# My first Layout



## JamesGino (Jul 17, 2010)

This is my first attempt at a layout. I have no train gear at all. I'm starting completely from scratch. No materials or anything.

I did have a set of HO scale when I was a kid, but I never did much with it. Now I want to do some actually modeling along with the track. 

Most terms are still new to me and I would appreciate it if you didn't use acronyms in your responses so that I can learn what they all are. 

I plan on doing a pretty simple HO scale layout. I don't want my first attempt to be too complicated. I will have two tracks going around a 8'x4' board. Five of my corners are planned at 18" and three are at 15". Am I making a mistake? I've seen some posts that say I should be weary of 15" turns. Take a look at the picture to see how I plan the track to work.










I used the string to measure how much track I'm going to need. The tracks are spaced three inches apart from center to center. Is that enough room or should I space them out even more?

I would appreciate any help that you can give me. As I said I'm brand new and I'm trying to stay away from costly mistakes by doing plenty of planning. I do plan on getting the 8x4 board tomorrow along with some foam that I can start cutting up and playing around with.


----------



## TulsaFlyer (Sep 21, 2009)

15 inch radius will limit you to smaller locos, and maybe some rolling stock.

Other than that, it looks like a good start.
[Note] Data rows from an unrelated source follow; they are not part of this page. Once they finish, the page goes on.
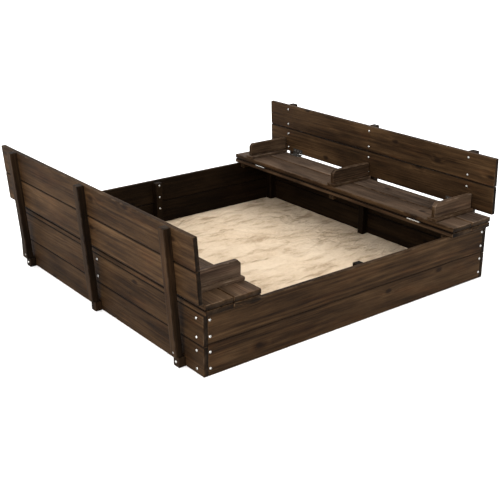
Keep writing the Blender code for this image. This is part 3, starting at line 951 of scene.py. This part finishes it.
def build_liner():
    low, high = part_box("ground_liner")

    def top(x, y):
        return high.z - LINER_WAVE * abs(noise.noise(Vector((x * 12, y * 12, 1))))

    mesh = layer("woven_ground_cloth", "ground_liner", LINER_STEP, top)
    item = piece("woven_ground_cloth", mesh, LINER, "box")
    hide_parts("ground_liner")


# ---------------------------------------------------------------- camera, light and floor


def build_camera():
    view = bpy.data.cameras.new("camera")
    view.lens = CAMERA_LENS
    view.sensor_width = 36.0
    camera = added("camera", view)
    camera.location = CAMERA_PLACE
    camera.rotation_euler = [math.radians(turn) for turn in CAMERA_TURN]
    bpy.context.scene.camera = camera
    bpy.context.scene.view_settings.view_transform = "Standard"


def build_floor():
    mesh = bpy.data.meshes.new("floor")
    corners = [(-1, -1), (1, -1), (1, 1), (-1, 1)]
    mesh.from_pydata([(x * FLOOR_REACH, y * FLOOR_REACH, 0) for x, y in corners], [], [(0, 1, 2, 3)])
    mesh.materials.append(studio_floor())
    floor = added("floor", mesh)
    floor.location.z = -FLOOR_DROP


def build_light():
    """A bright even room, a faint sun from above, and a panel beyond the left backrest."""
    world = bpy.data.worlds.new("soft_white")
    world.use_nodes = True
    world.node_tree.nodes["Background"].inputs[0].default_value = WORLD_COLOUR
    world.node_tree.nodes["Background"].inputs[1].default_value = WORLD_STRENGTH
    bpy.context.scene.world = world

    sun = bpy.data.lights.new("overhead", "SUN")
    sun.energy = SUN_ENERGY
    sun.angle = math.radians(SUN_SPREAD)
    top_light = added("overhead", sun)
    top_light.rotation_euler = Vector(SUN_FROM).to_track_quat("Z", "Y").to_euler()

    panel = bpy.data.lights.new("left_panel", "AREA")
    panel.energy = PANEL_ENERGY
    panel.size = PANEL_SIZE
    side_light = added("left_panel", panel)
    side_light.location = PANEL_PLACE
    aim = Vector(PANEL_AIM) - side_light.location
    side_light.rotation_euler = aim.to_track_quat("-Z", "Y").to_euler()


build_camera()
build_floor()
build_light()
build_walls()
build_posts()
build_ledges()
build_seats()
build_backrests()
build_bolts()
plate_hinges()
build_hinge_screws()
build_sand()
build_liner()
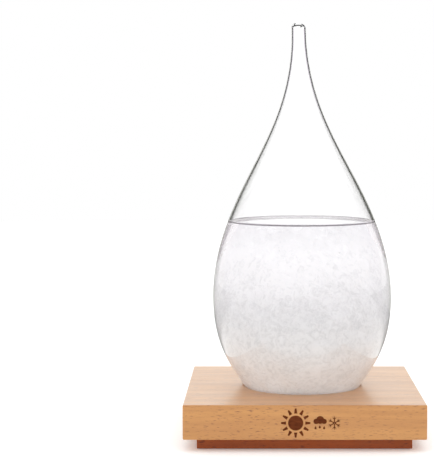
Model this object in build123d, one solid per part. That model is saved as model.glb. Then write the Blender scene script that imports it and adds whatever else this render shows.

Oh, and that turnout on the lower left.......it'll run your trains off the table.


Jody


----------



## tankist (Jun 11, 2009)

i would not go for radiuses below 18". 18 is tight as it is


----------



## swiggy (Jan 25, 2010)

the lower section on my layout is roughly 8' x 4' and i have 18
' track laying just fine. the outer track is 18" with a straight. i may switch it to 22" track soon. i would recommend at least 18" radius curves.


----------



## tkruger (Jan 18, 2009)

If you have the space you may want to add enough space to the edge of the board to allow 4 inches between the track and the edge. This will save a train from taking a long drop into the abyss of heapdom.


----------



## JamesGino (Jul 17, 2010)

Well I've finished with my first day of work. Like I said before. I don't have any track yet, but I wish I could lay some down to see how things worked out. I did change the corners. The outside is 22" and the inside is 18". I'm glad I didn't go with the 15" corners.

I bought a piece of particle board from Lowes for the base. I also bought a sheet of 1"x4'x8" styrofoam insulation. It had an aluminum foil looking side that I was able to peel off. The sheet was only $13. Much cheaper than other sheets that I found. I used Liquid Nails Silicon glue to secure everything. I really like it. When I made a mistake I could just tear up the piece of styrofoam and scrap away the glue without any issues.




























You'll notice on the backside behind the tunnel that I've left it open. I'm planning to have a mountain there and I wanted to make sure I could extract an engine or car that derailed back there.




























Now I just need to order some track and watch on ebay for a cheap set.


----------



## Big Ed (Jun 16, 2009)

I may be wrong but it looks like your grade is going to be too steep.

Did you figure out what the percentage is, of the grade?


----------



## JamesGino (Jul 17, 2010)

big ed said:


> I may be wrong but it looks like your grade is going to be too steep.
> 
> Did you figure out what the percentage is, of the grade?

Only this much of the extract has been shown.